Can I design my own homestead system or do I need a professional?

Most of the design work in this article is accessible to a motivated homeowner with a calculator, the NREL PVWatts tool, a soil survey, and the county planning codes. The areas where professional input adds significant value: structural engineering for non-standard dwelling designs; electrical engineering for systems above 10kW with complex integration; hydrogeology consultation if well data is ambiguous. For a standard homestead build — conventional structure, sub-10kW solar system, single well — professional design consultation is not required for the owner-builder approach, but permit review by the building department effectively validates the structural and code decisions.

How long does it take to complete the off-grid homestead build?

From raw property to fully operational five-system homestead: 2–5 years for most households.

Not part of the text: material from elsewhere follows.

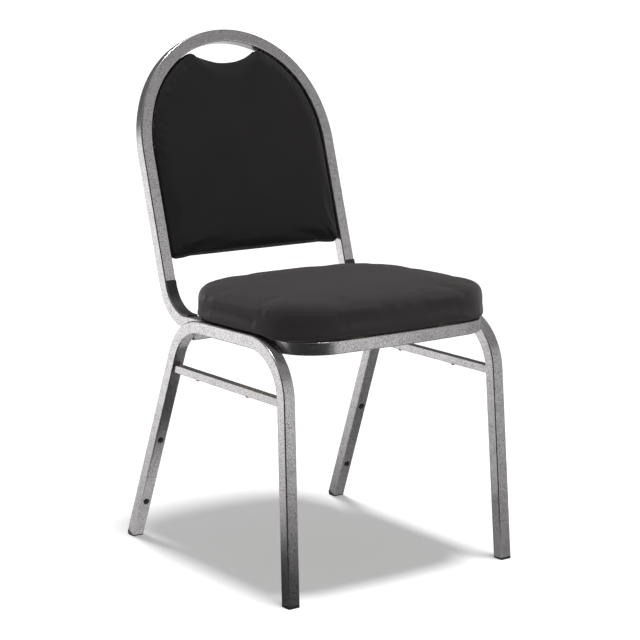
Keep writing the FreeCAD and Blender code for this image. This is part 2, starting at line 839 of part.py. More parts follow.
def seat_dust_cover():
    """Black lining cloth stapled under the board, between the tabs."""
    half, front, rear = size("dust_half_width"), size("dust_front_y"), size("dust_rear_y")
    place = seat_plane(board_low() - size("dust_thick"))
    corner = size("tube_side")
    points = [(-half, front), (half, front), (half, rear), (-half, rear)]
    outline = rounded_path(points, [corner] * 4, closed=True)
    return block("seat_dust_cover", outline, place, "dust_thick")


def tab(label, place, reach, length, thick, hole_x, shank):
    """A steel plate welded to a tube, with one screw hole hole_x from its middle."""
    body = new_body(label)
    sketch = new_sketch(body, "Plate", place)
    draw_rectangle(sketch, reach, length, size(reach), size(length))
    pad(body, sketch, thick)
    lift = FreeCAD.Placement(Vector(hole_x, 0, size(thick)), FreeCAD.Rotation())
    hole = new_sketch(body, "ScrewHole", place.multiply(lift))
    draw_circle(hole, "Dims.%s + Dims.hole_play" % shank, size(shank) + size("hole_play"))
    pocket_through(body, hole)
    return body


def seat_tab(name, side, y):
    inner = size("hoop_half_width") - size("tube_side")
    middle = side * (inner - size("tab_reach") / 2)
    place = seat_plane(board_low() - size("tab_thick"), middle, size(y))
    hole_x = side * size("seat_screw_x") - middle
    return tab("seat_tab_" + name, place, "tab_reach", "tab_length", "tab_thick", hole_x,
               "screw_shank")


def screw(place, shank, head, head_high, long):
    """A pan-head machine screw. The placement is under its head, y along the shank."""
    body = new_body("screw")
    r, wide, high = size(shank) / 2, size(head) / 2, size(head_high)
    outline = [(0, -high), (0.7 * wide, -high), (wide, -0.5 * high), (wide, 0), (r, 0),
               (r, size(long)), (0, size(long))]
    revolve(body, outline, place)
    return body


def tee_nut(place, shank):
    """A flanged barrel nut sunk in a board. y runs out through the flange."""
    body = new_body("tee_nut")
    bore, barrel = (size(shank) + size("hole_play")) / 2, size("nut_barrel") / 2
    flange, high = size("nut_flange") / 2, size("nut_flange_high")
    low = -size("nut_long")
    outline = [(bore, low), (barrel, low), (barrel, -high), (flange, -high), (flange, 0), (bore, 0)]
    revolve(body, outline, place)
    return body


def washer(place):
    body = new_body("washer")
    bore = (size("screw_shank") + size("hole_play")) / 2
    outside, thick = size("washer_side") / 2, size("washer_thick")
    revolve(body, [(bore, 0), (outside, 0), (outside, thick), (bore, thick)], place)
    return body


def group(label, bodies):
    """Identical fasteners, kept as separate solids in one node."""
    compound = doc.addObject("Part::Compound", label)
    compound.Label = label
    compound.Links = bodies
    return compound


def turned_up(x, y, lift):
    """A placement for a turned piece whose axis, local y, points up out of the seat."""
    spot = seat_plane(lift, x, y)
    return spot.multiply(FreeCAD.Placement(Vector(), FreeCAD.Rotation(X_AXIS, 90)))


def seat_fasteners():
    under_tab = board_low() - size("tab_thick")
    under_washer = under_tab - size("washer_thick")
    board_top = board_low() + size("board_thick")
    spots = seat_spots()
    washers = [washer(turned_up(x, y, under_washer)) for x, y in spots]
    screws = [screw(turned_up(x, y, under_washer), "screw_shank", "screw_head",
                    "screw_head_high", "screw_long") for x, y in spots]
    nuts = [tee_nut(turned_up(x, y, board_top), "screw_shank") for x, y in spots]
    return [group("seat_washers", washers), group("seat_screws", screws),
            group("seat_tee_nuts", nuts)]


# ---------------------------------------------------------------- back pad

def pad_outline(inset):
    """The back pad's outline in the hoop's plane: it fills the hoop under a scooped handhold."""
    deep = size("tube_side") / 2 + size("pad_gap") + inset
    half = hoop_half() - deep
    spring = hoop_top()[1]
    bottom, corner = size("pad_bottom") + inset, size("pad_corner")
    shoulder_centre, shoulder, crown_centre, crown, joint = arch(deep)
    scoop = size("scoop_radius") + inset
    scoop_y = size("scoop_low") + size("scoop_radius")
    crown_y = crown_centre.y
    tip_y = (scoop ** 2 - crown ** 2 + crown_y ** 2 - scoop_y ** 2) / (2 * (crown_y - scoop_y))
    tip = Vector(math.sqrt(crown ** 2 - (tip_y - crown_y) ** 2), tip_y, 0)
    high = Vector(half, spring, 0)
    sides = rounded_path([(-half, spring), (-half, bottom), (half, bottom), (half, spring)],
                         [corner] * 4)
    over = [arc_about(shoulder_centre, high, joint), arc_about(crown_centre, joint, tip),
            Part.Arc(tip, Vector(0, scoop_y - scoop, 0), mirror_x(tip)),
            arc_about(crown_centre, mirror_x(tip), mirror_x(joint)),
            arc_about(mirror_x(shoulder_centre), mirror_x(joint), mirror_x(high))]
    return sides + over


def back_spots():
    """Where the pad's four tabs are fastened, in the hoop's plane."""
    return [(side * size("back_screw_x"), size(y))
            for y in ("back_tab_lower", "back_tab_upper") for side in (-1, 1)]


def in_hoop(x, y, lift):
    """A placement over a spot of the hoop's plane, facing forward."""
    plane = hoop_plane(lift)
    return frame(plane.multVec(Vector(x, y, 0)), X_AXIS, plane.Rotation.multVec(Z_AXIS))


def turned_forward(x, y, lift):
    """A placement for a turned piece whose axis, local y, points forward."""
    spot = in_hoop(x, y, lift)
    return spot.multiply(FreeCAD.Placement(Vector(), FreeCAD.Rotation(X_AXIS, 90)))


def back_board():
    """The plywood core of the back pad, drilled for its four tee nuts."""
    body = back_board_block("back_board")
    front = size("back_board_back") + size("back_board_thick")
    for x, y in back_spots():
        drill_for_nut(body, in_hoop(x, y, front))
    return body


def back_board_block(label):
    return block(label, pad_outline(size("back_board_inset")),
                 hoop_plane(size("back_board_back")), "back_board_thick")


def back_block(label, inset):
    """The outside of the back pad, or the foam's outside when inset by the cloth."""
    place = hoop_plane(size("pad_cover_back"))
    room = "Dims.pad_cover_front - Dims.pad_cover_back"
    radius = "Dims.pad_front_round"
    if inset > 0:
        room = room + " - Dims.back_cloth"
        radius = radius + " - Dims.back_cloth"
    body = block(label, pad_outline(inset), place, room)
    round_rim(body, place, size("pad_cover_front") - size("pad_cover_back") - inset, radius)
    return body


def back_pad():
    """Foam over the board, and the cloth over the foam."""
    board_shape = back_board_block("back_board_room")
    foam_shape = back_block("back_foam_block", size("back_cloth"))
    foam = subtract("back_foam", foam_shape, [board_shape])
    cover = subtract("back_cover", back_block("back_cover_block", 0.0), [foam_shape])
    return foam, cover


def back_rear_panel():
    """The thin upholstered panel that closes the back of the pad."""
    place = hoop_plane(size("rear_panel_back"))
    return block("back_rear_panel", pad_outline(size("rear_panel_inset")), place,
                 "rear_panel_thick")


def back_tab(name, side, y):
    inner = size("hoop_half_width") - size("tube_side")
    middle = side * (inner - size("back_tab_reach") / 2)
    place = in_hoop(middle, size(y), size("back_board_back") - size("back_tab_thick"))
    hole_x = side * size("back_screw_x") - middle
    return tab("back_tab_" + name, place, "back_tab_reach", "back_tab_length", "back_tab_thick",
               hole_x, "back_screw_shank")


def back_fasteners():
    behind_tab = size("back_board_back") - size("back_tab_thick")
    board_front = size("back_board_back") + size("back_board_thick")
    spots = back_spots()
    screws = [screw(turned_forward(x, y, behind_tab), "back_screw_shank", "back_screw_head",
                    "back_screw_head_high", "back_screw_long") for x, y in spots]
    nuts = [tee_nut(turned_forward(x, y, board_front), "back_screw_shank") for x, y in spots]
    return [group("back_screws", screws), group("back_tee_nuts", nuts)]


# ---------------------------------------------------------------- the whole chair

def build():
    """Makes every sub-part and returns the ones that are written out."""
    parts = []
    for name, side in SIDES.items():
        parts.append(leg_frame(name, side))
        parts.append(side_stretcher(name, side))
        parts.append(bend_guard(name, side))
        for end in ("front", "rear"):
            parts.append(foot_glide("foot_glide_%s_%s" % (name, end), side, end))
            parts.append(stretcher_bumper("stretcher_bumper_%s_%s" % (name, end), side,
                                          size("bumper_%s_y" % end)))
            parts.append(seat_tab("%s_%s" % (name, end), side, "seat_tab_%s_y" % end))
        for end in ("upper", "lower"):
            parts.append(leg_bumper("leg_bumper_%s_%s" % (name, end), side,
                                    size("button_%s_z" % end)))
            parts.append(back_tab("%s_%s" % (name, end), side, "back_tab_" + end))
    parts += [back_frame(), seat_front_rail(), rear_cross_rail()]
    parts += [seat_board(), seat_dust_cover()]
    parts += seat_cushion()
    parts += seat_fasteners()
    parts += [back_board(), back_rear_panel()]
    parts += back_pad()
    parts += back_fasteners()
    return parts


def check(parts):
    """Stops if any object failed or any sub-part has no sound solid."""
    for item in doc.Objects:
        if "Invalid" in item.State or "Error" in item.State:
            raise RuntimeError("%s (%s) failed: %s" % (item.Name, item.Label, item.State))
    for part in parts:
        shape = part.Shape
        if shape.isNull() or not shape.isValid() or not shape.Solids:
            raise RuntimeError("%s has no valid solid" % part.Label)


PARTS = build()
doc.recompute()
check(PARTS)
os.makedirs("parts", exist_ok=True)
for part in PARTS:
    part.Shape.exportStep("parts/%s.step" % part.Label)
print("parts written:", len(PARTS))
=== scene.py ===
"""A stacking banquet chair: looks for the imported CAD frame, in metres, +Z up, sitter facing -Y."""
import bpy
import json
import math
import numpy as np
from mathutils import Matrix, Vector


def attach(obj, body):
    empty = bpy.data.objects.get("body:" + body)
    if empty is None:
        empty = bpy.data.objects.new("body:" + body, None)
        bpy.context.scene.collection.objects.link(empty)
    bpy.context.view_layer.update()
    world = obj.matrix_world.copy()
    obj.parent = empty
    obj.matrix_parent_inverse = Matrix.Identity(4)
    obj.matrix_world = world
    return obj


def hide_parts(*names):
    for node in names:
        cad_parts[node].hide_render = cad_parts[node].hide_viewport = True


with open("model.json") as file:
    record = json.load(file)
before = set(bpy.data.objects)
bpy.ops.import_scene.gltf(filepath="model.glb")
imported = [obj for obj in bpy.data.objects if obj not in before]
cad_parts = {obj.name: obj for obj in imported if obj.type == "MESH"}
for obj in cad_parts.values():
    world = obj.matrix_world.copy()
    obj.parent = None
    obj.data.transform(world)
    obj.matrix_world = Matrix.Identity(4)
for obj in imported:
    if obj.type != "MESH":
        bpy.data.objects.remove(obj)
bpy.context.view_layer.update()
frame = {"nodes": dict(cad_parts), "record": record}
nodes = frame["nodes"]
scene = bpy.context.scene

# ---------------------------------------------------------------- sizes and places, as in the CAD

MM = 0.001
TUBE = 22.2 * MM
# the hoop's centre line, in its own leaning plane, measured from where that meets the seat frame
HOOP_HALF = 208.0 * MM - TUBE / 2
HOOP_LEAN = math.radians(16.9)
HOOP_FOOT_Y = 134.3 * MM
ARCH_TOP, ARCH_SPRING = 503.7 * MM, 295.3 * MM
SHOULDER_RADIUS = 229.0 * MM
SCOOP_CENTRE, SCOOP_RADIUS = 581.5 * MM, 127.0 * MM
PAD_BOTTOM, PAD_CORNER = 104.0 * MM, 12.0 * MM
# the seat frame's plane, and heights above it
SEAT_TILT = math.radians(1.0)
SEAT_FRAME_Z = 420.15 * MM
BOARD_LOW, BOARD_TOP = TUBE / 2, TUBE / 2 + 12.0 * MM
RAIL_TOP = 14.7 * MM


def plane_matrix(spot, across, up):
    """A local frame with x across, y up a plane and z out of it."""
    out = across.cross(up)
    matrix = Matrix((across, up, out)).transposed().to_4x4()
    matrix.translation = spot
    return matrix


def seat_matrix():
    """The plane of the seat frame's centre line, which falls slightly to the back."""
    back = Vector((0, math.cos(SEAT_TILT), -math.sin(SEAT_TILT)))
    return plane_matrix(Vector((0, 0, SEAT_FRAME_Z)), Vector((1, 0, 0)), back)


def hoop_matrix():
    """The hoop's plane: z points forward out of it."""
    up = Vector((0, math.sin(HOOP_LEAN), math.cos(HOOP_LEAN)))
    foot = seat_matrix() @ Vector((0, HOOP_FOOT_Y, 0))
    return plane_matrix(foot, Vector((1, 0, 0)), up)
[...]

The timeline is driven by three factors: permit processing times (4–12 weeks per permit application); contractor availability (well drillers, electricians, and framers in rural areas often have 4–12 week backlogs); and household labor availability (an owner-builder working on the property on weekends progresses more slowly than a full-time owner-builder). The Solar Estimator and the phased approach convert the apparent complexity of a 5-year build into a series of manageable phases.

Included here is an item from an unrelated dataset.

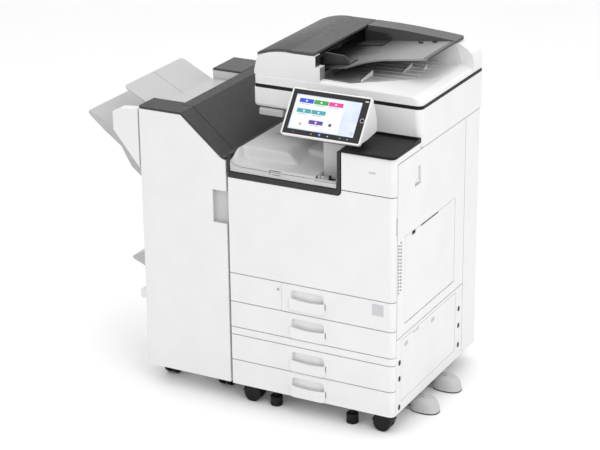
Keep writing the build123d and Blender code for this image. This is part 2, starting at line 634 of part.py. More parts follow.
def transfer_belt_unit():
    """Transfer belt loop with its drive rollers."""
    loop = fillet(block(60, 440, 80, 600, 600, 650).edges().filter_by(Axis.Y), 24)
    inside = fillet(block(62, 438, 79, 601, 602, 648).edges().filter_by(Axis.Y), 22)
    rollers = rod_y(84, 80, 600, 625, 23) + rod_y(416, 80, 600, 625, 23)
    return (loop - inside) + rollers


# ---------------------------------------------------------------- right side
def right_door():
    """Upper right door: skin and rim, a pocket for the bypass tray, cooling holes and a latch recess."""
    y0, y1 = SIDE_DOOR_Y
    z0, z1 = SIDE_DOOR_Z
    x1 = BODY_WIDTH
    x0 = x1 - SIDE_DOOR_THICK
    door = block(x0, x1, y0, y1, z0, z1) - block(x0 - 1, x1 - 4, y0 + 5, y1 - 5, z0 + 5, z1 - 5)
    door = door + block(x0, x1, BYPASS_Y[0] - 7, BYPASS_Y[1] + 7, BYPASS_Z[0] - 8, BYPASS_Z[1] + 7)
    door = door - block(x0 + 4, x1 + 1, BYPASS_Y[0] - 2, BYPASS_Y[1] + 2, BYPASS_Z[0] - 4, BYPASS_Z[1] + 2)
    latch = block(x0 + 2, x1 - 3, 143, 197, 799, 870) - block(x0 + 5, x1, 148, 192, 804, 865)
    door = door + latch - block(x1 - 5, x1 + 1, 148, 192, 804, 865)
    for row in range(VENT_ROWS):
        for y, shift in VENT_COLUMNS:
            z = VENT_LOW + row * VENT_PITCH + shift
            door = door - block(x1 - 5, x1 + 1, y - 4.8, y + 4.8, z, z + 4.5)
    return door - rod_y(BYPASS_PIVOT[0], BYPASS_Y[0] - 6, BYPASS_Y[1] + 6, BYPASS_PIVOT[1], 2.5 + RUN_FIT)


def bypass_tray():
    """Fold-down bypass tray lying flush in its pocket, with its hinge pins and finger notch."""
    tray = block(575, BODY_WIDTH - 0.5, BYPASS_Y[0], BYPASS_Y[1], BYPASS_Z[0], BYPASS_Z[1])
    tray = tray - block(570, 582, BYPASS_Y[0] + 12, BYPASS_Y[1] - 12, BYPASS_Z[0] + 18, BYPASS_Z[1] - 12)
    tray = tray - block(583, 590, 128, 158, BYPASS_Z[1] - 13, BYPASS_Z[1] + 1)
    pins = rod_y(BYPASS_PIVOT[0], BYPASS_Y[0] - 5, BYPASS_Y[1] + 5, BYPASS_PIVOT[1], 2.5)
    return tray + pins


def right_door_lever():
    """Latch lever in the recess of the upper right door."""
    lever = block(577, 581, 151, 189, 812, 862)
    return lever + block(577, 584, 151, 189, 812, 817)


def lower_right_door():
    """Door of the lower paper unit."""
    y0, y1 = LOWER_DOOR_Y
    z0, z1 = LOWER_DOOR_Z
    door = block(575, BODY_WIDTH, y0, y1, z0, z1) - block(570, BODY_WIDTH - 3, y0 + 4, y1 - 4, z0 + 4, z1 - 4)
    return door - block(583, 590, 150, 190, z1 - 12, z1 + 1)


# ---------------------------------------------------------------- finisher
def finisher_frame():
    """Finisher cabinet plates, rear wheel brackets and the lower booklet stop, as separate plates."""
    left_low = block(FIN_LEFT, FIN_LEFT + SKIN, 24, FIN_BACK, 70, 300)
    left_mid = block(FIN_LEFT, FIN_LEFT + SKIN, 24, FIN_BACK, 330, 740)
    left_top = block(FIN_LEFT, FIN_LEFT + SKIN, 24, FIN_BACK, 775, 930)
    right = block(FIN_RIGHT - 9, FIN_RIGHT - 6, 24, FIN_BACK, 70, 835)
    back = block(FIN_LEFT + SKIN, FIN_RIGHT - 9, FIN_BACK - SKIN, FIN_BACK, 70, 838)
    deck = block(FIN_LEFT + SKIN, -210, 24, FIN_BACK - SKIN, 927, 930)
    pan = block(FIN_LEFT, FIN_RIGHT - 6, 24, FIN_BACK, CABINET_BOTTOM, 70)
    for x, y in FIN_CASTERS:
        pan = caster_socket(pan, x, y)
    cheeks = [axle_cheek(x, FIN_REAR_AXLE_Y) for x in (-294.0, -82.0)]
    stop = prism_y([(FIN_LEFT, 250), (-440, 232), (-446, 238), (-446, 262), (FIN_LEFT, 292)], 150, 430)
    return [left_low, left_mid, left_top, right, back, deck, pan, *cheeks, stop]


def slope_profile(drop):
    """Sloping roof outline of the finisher, a given thickness down."""
    return [(-209, FIN_TOP), FIN_KNEE, FIN_TOE, (FIN_RIGHT, 856), (FIN_RIGHT, 856 - drop),
            (FIN_TOE[0] - 3, FIN_TOE[1] - drop), (FIN_KNEE[0] - 3, FIN_TOP - drop), (-209, FIN_TOP - drop)]


def finisher_top_cover():
    """Dark roof: flat front box top, and the slope down to the cabinet with its joint groove."""
    slope = prism_y(slope_profile(FIN_ROOF), 0, FIN_BACK) - prism_y(slope_profile(1.5), 72, 75)
    flat = block(FIN_LEFT, -208, 0, FIN_FRONT_BOX, FIN_TOP - FIN_ROOF, FIN_TOP)
    flat = fillet(edges_at(flat, Axis.Z, x=FIN_LEFT, y=0), 9)
    box_wall = block(FIN_LEFT, -208, FIN_FRONT_BOX - 4, FIN_FRONT_BOX, 931, FIN_TOP - 1)
    side_wall = block(-212, -208, FIN_FRONT_BOX - 4, FIN_REAR_BOX, 950, FIN_TOP - 1)
    return merged(slope, flat, box_wall, side_wall)


def finisher_rear_box():
    """Raised rear hump with a dark lid."""
    hump = block(FIN_LEFT, -213, FIN_REAR_BOX, FIN_BACK, 931, FIN_TOP)
    hump = fillet(hump.faces().sort_by(Axis.Z)[-1].edges(), 4)
    return hump


def finisher_wing():
    """White guard beside the upper trays."""
    wing = prism_y([(-334, 772), (-430, 889), (-430, 951), (-402, 966), (-334, 972)], 3, 36)
    return wing


def finisher_door():
    """Tall white door with the sloping shoulder and a grip recess at its right edge."""
    top = FIN_TOP - FIN_ROOF - 1.5
    door = prism_y([(FIN_LEFT, 69), (FIN_RIGHT, 69), (FIN_RIGHT, 847), (-25, 852), (-171, top),
                    (FIN_LEFT, top)], 0, FRONT_THICK)
    hollow = prism_y([(FIN_LEFT + 5, 74), (FIN_RIGHT - 5, 74), (FIN_RIGHT - 5, 842), (-27, 847),
                      (-173, top - 6), (FIN_LEFT + 5, top - 6)], 4, FRONT_THICK + 1)
    door = fillet(edges_at(door, Axis.Z, x=FIN_LEFT, y=0), 5)
    recess_walls = block(-62, FIN_RIGHT, 0, FRONT_THICK, 626, 746)
    return (door - hollow) + recess_walls - block(-58, FIN_RIGHT + 1, -1, 15, 630, 742)


def proof_tray():
    """Fixed upper tray of the finisher, with rounded far corners and a shallow centre channel."""
    tray = prism_y([(-335, 941), (-450, 1000), (-453, 1004), (-449, 1006), (-335, 947)], 106, 478)
    plan = fillet(block(-453, -335, 106, 478, 930, 1010).edges().filter_by(Axis.Z).group_by(Axis.X)[0], 22)
    tray = tray & plan
    tray = tray - prism_y([(-335, 945.5), (-450, 1004.5), (-450, 1010), (-335, 960)], 286, 289)
    return tray + prism_y([(-335, 931), (-335, 947), (-222, 947), (-222, 931)], 135, 476)


def shift_tray():
    """Moving main tray: sloping top with deep S-shaped cheeks."""
    side = [(-333, 668), (-388, 698), (-428, 730), (-446, 760), (-467, 797), (-530, 842), (-584, 887),
            (-591, 898), (-586, 906), (-333, 790)]
    solid = prism_y(side, 100, 480)
    inner = [(-338, 684), (-384, 708), (-422, 738), (-440, 768), (-463, 806), (-526, 851), (-570, 888),
             (-338, 782)]
    return solid - prism_y(inner, 105, 475)


def booklet_tray():
    """Small wedge tray low on the finisher's left side."""
    wedge = prism_y([(-333, 455), (-470, 384), (-474, 378), (-468, 372), (-333, 318)], 150, 430)
    return wedge - prism_y([(-340, 440), (-452, 380), (-340, 334)], 155, 425)


def stapler_unit():
    """Staple head on its rail inside the finisher."""
    head = block(-230, -170, 160, 220, 780, 850)
    return fillet(head.edges().filter_by(Axis.Z), 8)


# ---------------------------------------------------------------- writing
def write_all():
    write_node("base_frame", *base_frame())
    write_node("main_frame", *main_frame())
    write_node("levelling_feet", *[levelling_foot(x, y) for x, y in FEET])
    write_node("stabiliser_covers", *[stabiliser_cover(y) for y in STABILISER_Y])
    write_node("rear_cover", rear_cover())
    write_node("power_inlet", power_inlet())
    write_node("right_rear_cover", right_rear_cover())
    write_node("drawer_divider", drawer_divider())
    write_node("lower_side_cover", lower_side_cover())
    write_node("upper_front_cover", upper_front_cover())
    write_node("exit_trim", exit_trim())
    write_node("work_shelf", work_shelf())
    write_node("output_tray", output_tray())
    write_node("cavity_wall", *cavity_wall())
    write_node("scanner_housing", scanner_housing())
    write_node("scanner_top_frame", scanner_top_frame())
    write_node("platen_glass", block(30.4, 489.6, 215.4, 529.6, SCANNER_TOP + 3.2, BAND_TOP - 1))
    write_node("scanner_carriage", scanner_carriage())
    write_node("adf_body", adf_body())
    write_node("adf_feed_cover", adf_feed_cover())
    write_node("adf_input_tray", adf_input_tray())
    write_node("adf_guide_front", adf_guide(256, 320, 256))
    write_node("adf_guide_rear", adf_guide(500, 564, 558))
    write_node("adf_roller", adf_roller())
    write_node("panel_bracket", panel_bracket())
    write_node("panel_housing", panel_housing())
    write_node("panel_screen", panel_screen())
    write_node("home_button", home_button())
    write_node("front_door", front_door())
    for number, (z0, z1) in zip((4, 3, 2, 1), DRAWER_LINES):
        write_node(f"paper_tray_{number}", paper_tray(z0, z1))
    write_node("inner_cover", inner_cover())
    write_node("toner_bottles", *[toner_bottle(x) for x in TONER_X])
    write_node("fuser_unit", fuser_unit())
    write_node("transfer_belt_unit", transfer_belt_unit())
    write_node("right_door", right_door())
    write_node("bypass_tray", bypass_tray())
    write_node("right_door_lever", right_door_lever())
    write_node("lower_right_door", lower_right_door())
    write_node("finisher_frame", *finisher_frame())
    write_node("finisher_top_cover", finisher_top_cover())
    write_node("finisher_rear_box", finisher_rear_box())
    write_node("finisher_wing", finisher_wing())
    write_node("finisher_door", finisher_door())
    write_node("proof_tray", proof_tray())
    write_node("shift_tray", shift_tray())
    write_node("booklet_tray", booklet_tray())
    write_node("stapler_unit", stapler_unit())
    casters = [(place, x, y, -90) for place, (x, y) in zip(("left", "right"), BODY_CASTERS)]
    casters += [(place, x, y, 0) for place, (x, y) in zip(("finisher_left", "finisher_right"), FIN_CASTERS)]
    for place, x, y, turn in casters:
        write_node(f"caster_fork_{place}", caster_place(x, y, turn) * caster_fork())
        write_node(f"caster_wheel_{place}", caster_place(x, y, turn) * twin_wheel(0, CASTER_TRAIL))
    write_node("rear_wheels", rear_wheels(BODY_REAR_WHEELS, BODY_REAR_AXLE_Y))
    write_node("finisher_rear_wheels", rear_wheels((-294.0, -82.0), FIN_REAR_AXLE_Y))


if __name__ == "__main__":
    os.makedirs("parts", exist_ok=True)
    write_all()
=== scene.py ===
"""Looks of the floor-standing photocopier: camera, light, floor, materials and the finer pieces.

Lengths that belong to the machine are given in millimetres in machine coordinates (x from the cabinet's
left side, y from its front face, z from the floor) and at() turns them into metres in the shared frame.
"""
from math import cos, pi, radians, sin

import bmesh
import bpy
from mathutils import Matrix, Vector


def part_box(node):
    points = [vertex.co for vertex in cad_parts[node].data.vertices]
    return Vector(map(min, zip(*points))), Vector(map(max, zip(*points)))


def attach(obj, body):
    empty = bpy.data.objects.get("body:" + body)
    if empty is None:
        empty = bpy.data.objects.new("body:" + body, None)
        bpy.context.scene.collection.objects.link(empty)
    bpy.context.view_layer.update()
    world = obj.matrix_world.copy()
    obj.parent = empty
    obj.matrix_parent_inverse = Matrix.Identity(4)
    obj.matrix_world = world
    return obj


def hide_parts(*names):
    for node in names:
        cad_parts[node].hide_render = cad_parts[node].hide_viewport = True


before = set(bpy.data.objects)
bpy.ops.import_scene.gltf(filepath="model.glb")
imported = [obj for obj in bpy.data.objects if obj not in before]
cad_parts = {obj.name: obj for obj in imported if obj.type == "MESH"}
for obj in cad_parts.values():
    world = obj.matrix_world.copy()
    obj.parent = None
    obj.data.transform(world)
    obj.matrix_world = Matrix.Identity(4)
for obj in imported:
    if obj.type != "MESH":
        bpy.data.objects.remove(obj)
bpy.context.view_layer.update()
MM = 0.001

# ------------------------------------------------------------------ places taken from the frame
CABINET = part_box("front_door")
ORIGIN = Vector((CABINET[0][0], CABINET[0][1], 0.0))


def at(x, y, z):
    """Machine millimetres to a point in the frame."""
    return ORIGIN + Vector((x, y, z)) * MM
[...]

The decisions made on paper are the decisions that cost nothing to reverse

A site plan can be redrawn ten times. A concrete footing cannot be moved. A trench route can be rerouted on the document before excavation. After excavation and backfill, rerouting it costs a full excavation day and material disposal.

Design before building. Put every element on paper with its shadow, setback, and utility routing implications visible. Discover the conflicts in the plan, not in the field.

The homestead that exists on paper — completely, accurately, with all element positions and their dependencies mapped — is the homestead that gets built efficiently and without expensive reversals.